We need to change the image of the arts sector. It is not just an occasional night out at the theatre that we could miss and not be too upset about, it is not just a gallery full of old paintings that really, we could just buy a €5 print of online, and it is not just the latest bestseller that you figure you will buy when the hype and price has dropped. The arts are a vibrant and essential part of our lives. In the words of Kurt Vonnegut, “They are a very human way of making life more bearable.” If we continue to allow our arts sector to be driven into the ground by cut after cut, dismissing it as a disposable frivolity, then we will very soon find ourselves in a much less colourful world, a world lacking our greatest outlet for expression, a world without one of its major forces for change, and a world which has lost a part of what it is to live. As the quote from Bertolt Brecht (which lives on a post-it above my desk) puts it, “Every art contributes to the greatest art of all, the art of living.”

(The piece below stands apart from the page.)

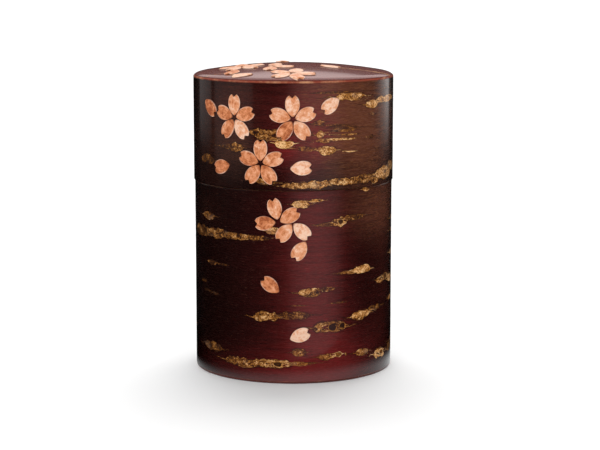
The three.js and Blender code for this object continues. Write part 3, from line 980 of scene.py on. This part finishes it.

We need to stop seeing the arts as a subject taught occasionally as a break from the “proper subjects” in primary school, as a soft subject in secondary school and university, as an expendable luxury, and as an easy target for cutbacks. It is time we recognised the arts for the powerful and valuable force in society that they are.

World Theatre Day


Happy World Theatre Day! Today is a day to celebrate theatre in all its forms, to celebrate practitioners and audiences alike.

We are living in a time where the arts are facing huge funding cuts, where artists, companies and venues are struggling to continue, and where the arts are more important than ever. Theatre has the power to change lives, and yet it is all too often dismissed as a non-essential luxury. It is time to realise the true value of the vibrant theatre community we have in Ireland and across the world. We need to advocate, support and celebrate theatre today, tomorrow and every day.

Check out director Krzysztof Warlikowski’s inspirational World Theatre Day message at the link below.

Stories from the Front

Liberty Hall
First Fortnight Festival


Based on Boal’s Forum Theatre method, “Stories from the Front,” one of the final events of First Fortnight, weaved together recorded narrative, onstage performance and audience discussion about the topic of mental health to create an evening of powerful theatre that informed the minds and emotions of the audience.

Boal developed Forum theatre as part of his concept of “The Theatre of The Oppressed.” In this form of theatre, the audience is free to stop the actors at any point in the production and alter the performance to make it better represent the situation (most often pertaining to a social or political issue) they are portraying. This idea came through Boal’s reasoning that an actor can only ever really perform their own ideas as even when they are supposedly performing the ideas of others; it is through a lens of their own subjectivities. This production did not follow the exact format of forum theatre but instead combined elements of it with its own particular style to create an individual, powerful piece of theatre.

The piece followed the stories of a number of people who have suffered with mental health issues and those who have cared for them. Each segment opened with recorded interviews which then informed the performances, which were carried out by the people interviewed. The fact that the people whose stories were being performed acted them was very effective. It meant that the performances were less polished; however, they were raw and honest portrayals of the people’s experiences. The experiences behind the stories lent a true passion and reality to the scenes that brought them to a new plane and heightened the audiences’ connection to the narratives.

Further engaging the audience, the opportunities provided to them to comment, make suggestions and share their thoughts made this show a truly moving and educating experience. New perspectives on mental illness and new ideas were uncovered at every turn, but the overriding thought behind this piece was that of the importance of empathy and human understanding.

This show was a valuable experience that taught me a lot. If it is ever repeated, I would highly recommend that anyone with any interest in theatre, social change, mental health issues, and essentially, helping other human beings, should see it.